The charts below look at repayment rates at contract term, as well as at one and half and twice the contract term by contract size, term and deposit.

At contract term, contracts smaller than 250 USD have a repayment rate that is 20 percentage points higher on average than contracts larger than 500USD. At twice the contract term, the gap is 25 percentage points.

Contracts shorter than a year record a repayment rate that is 8 percentage points higher than contracts longer than two years do at contract term.

Contracts with a deposit higher than 10% of contract value see a repayment rate that is 21 percentage points higher at contract term and 14 percentage points higher at 2x contact term than contracts with deposits lower than 5%.

So… is performance improving?

Looking at the 16 country-firms for which cohort data is available for the last four years, on average, the repayment rate of 2024-2025 cohorts outperforms that of 2022-2023 cohorts. As with any aggregates and averages, this analysis hides disparities between country-firms. Not all country-firms are seeing their contract sizes shrink and deposits grow. Some companies have seen significant improvement in repayment rates between the more recent and older cohorts, other have seen more recent cohorts underperform 2022-2023 cohorts. However, of the 11 country-firms that fulfilled at least two of the three conditions (cheaper contracts, shorter contracts, higher deposits), 8 have seen their repayment rates improve in more recent cohorts compared to older cohorts. Across this group of companies, 2024-25 cohorts consistently outperform 2022-2023 cohorts. 17 months after the sale, [3] they record a 4 percentage point increase in repayment rate compared to 2022-23 cohorts.

Among the 5 companies that did not fulfil at least two conditions, three are seeing lower repayment rates in more recent cohorts. The other two companies are operating in Nigeria where repayments rates are much higher than in other markets (25 percentage points higher at 2x contract term). Companies in Nigeria have benefited from subsidy programs which have helped drive performance but also make it less comparable to other markets as the timing of subsidies, the eligibility criteria and more can have major effects in shaping the market.

Conclusion

The evidence from the PAYGo PERFORM Monitor points to a consistent message: cheaper products, shorter contract durations, and higher deposits are associated with stronger repayment performance. While price remains a critical driver, the data also shows that very low deposits tend to correlate with poorer outcomes, and that longer repayment periods introduce additional risk over time.
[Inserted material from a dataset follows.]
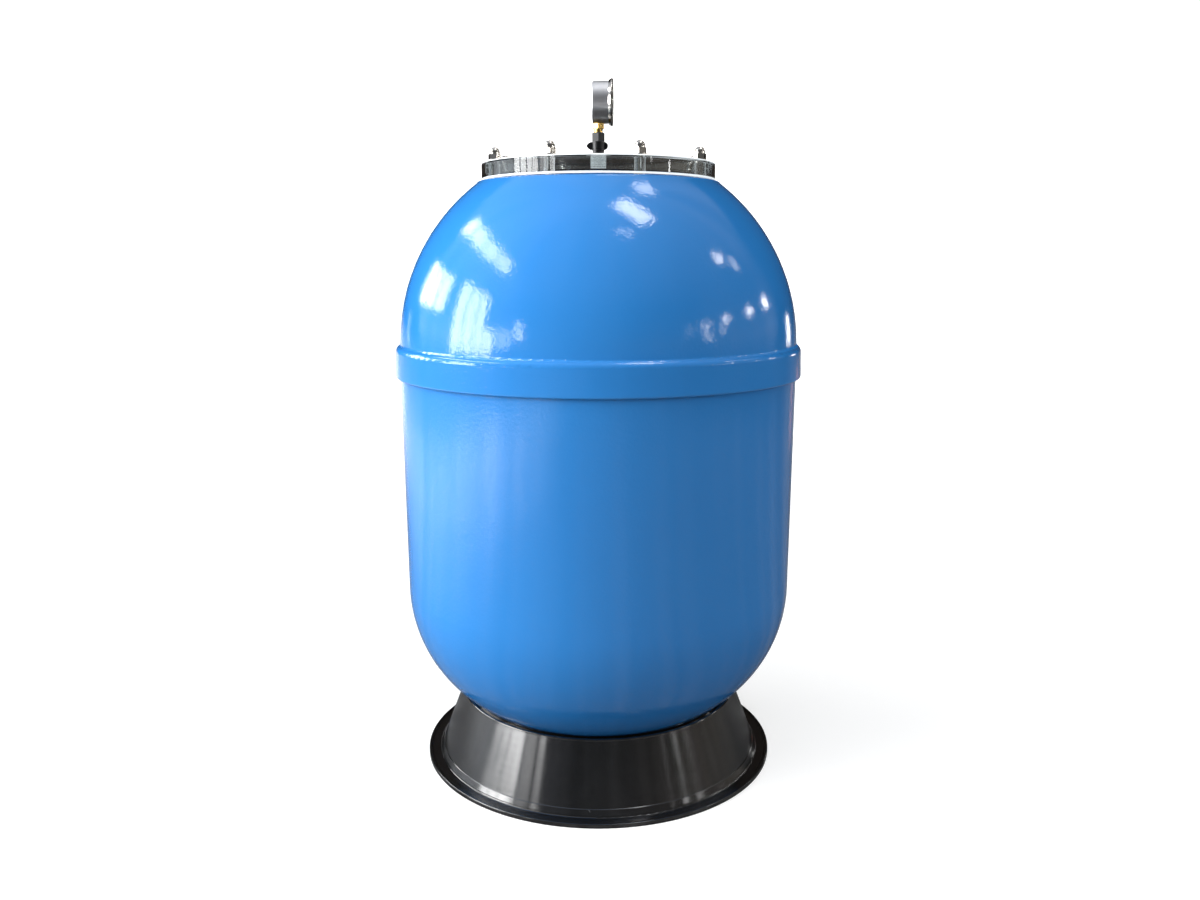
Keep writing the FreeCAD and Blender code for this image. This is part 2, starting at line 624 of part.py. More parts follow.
def lower_shell():
    body = turned("lower_shell", [
        ("0", "tank_bottom_height"),
        ("crown_edge", "crown_centre - crown_radius * crown_cosine", "crown_radius", 1),
        ("tank_radius", "knuckle_height", "knuckle_radius", 1),
        ("joint_radius", "joint_height"),
        ("joint_radius", "joint_height + spigot_length"),
        ("joint_radius - shell_wall", "joint_height + spigot_length"),
        ("joint_radius - shell_wall", "joint_height"),
        ("tank_radius - shell_wall", "knuckle_height"),
        ("(crown_radius - shell_wall) * crown_sine",
         "crown_centre - (crown_radius - shell_wall) * crown_cosine", "knuckle_radius - shell_wall", -1),
        ("0", "tank_bottom_height + shell_wall", "crown_radius - shell_wall", -1),
    ])
    for height in ("outlet_height", "inlet_height"):
        flat_pad(body, height, "pad_radius", "port_face", "pad_thickness", "port_thread + wall_hole_gap")
    flat_pad(body, "drain_height", "drain_pad_radius", "drain_face", "drain_pad_thickness",
             "drain_thread + wall_hole_gap")


def upper_shell():
    def dome(height):
        return "sqrt(dome_radius^2 - (%s - dome_centre)^2)" % height

    body = turned("upper_shell", [
        ("joint_radius + bond_gap", "joint_height"),
        ("band_radius - band_edge", "joint_height"),
        ("band_radius", "joint_height + band_edge", "band_edge", 1),
        ("band_radius - band_slope", "band_top"),
        ("band_radius - shoulder_width", "band_top + shoulder_rise", "shoulder_radius", 1),
        (dome("(band_top + shoulder_rise + cove_rise)"), "band_top + shoulder_rise + cove_rise",
         "cove_radius", -1),
        (dome("(neck_face - neck_edge)"), "neck_face - neck_edge", "dome_radius", 1),
        (dome("neck_face") + " - neck_edge / 3", "neck_face", "neck_edge * 1.5", 1),
        ("rim_outside", "neck_face"),
        ("rim_outside", "rim_top"),
        ("groove_outside", "rim_top"),
        ("groove_outside", "groove_floor"),
        ("groove_inside", "groove_floor"),
        ("groove_inside", "rim_top"),
        ("neck_bore", "rim_top"),
        ("neck_bore", "neck_face - neck_depth"),
        ("sqrt((dome_radius - shell_wall)^2 - (dome_cut - neck_depth)^2)", "neck_face - neck_depth"),
        ("dome_radius - shell_wall", "dome_centre", "dome_radius - shell_wall", -1),
        ("dome_radius - shell_wall", "joint_height + spigot_length + spigot_end_gap"),
        ("joint_radius + bond_gap", "joint_height + spigot_length + spigot_end_gap"),
    ], axis=DOWN, angle="bolt_turn")
    place = [("bolt_circle", "0", "insert_radius + fit_gap")]
    hole = pocketed(body, circles(body, "XY_Plane", place, "neck_face"), "insert_depth + fit_gap")
    round_copies(body, [hole], "bolt_count")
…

Although contract size and length are often linked—larger systems typically require longer repayment periods—the findings suggest that time itself is a risk factor. Longer horizons expose both customers and companies to greater uncertainty, increasing the likelihood of repayment challenges.

Against this backdrop, the shift observed among leading PAYGo companies toward smaller, shorter contracts with higher upfront contributions is an encouraging sign. While progress is uneven across markets and firms, the fact that most companies adopting at least two of these adjustments are seeing improved cohort performance is notable.

There remains significant room for improvement across the industry. However, these results indicate that market leaders are beginning to translate hard-earned lessons into better portfolio quality. As PAYGo companies continue to refine their product design and credit strategies, these insights can help guide efforts toward financial sustainability—and ultimately, more reliable and affordable energy access for customers.

 

[1] All analysis in this article is based on country-firm performance. For example, an average repayment rate after 3 months for East Africa will be the unweighted average of the repayment rate after 3 months of the 7 country-firms reporting data for East Africa.

[2] To simplify the analysis, companies primarily selling larger productive appliances such as solar water pumps or fridges and freezers were excluded from the sample.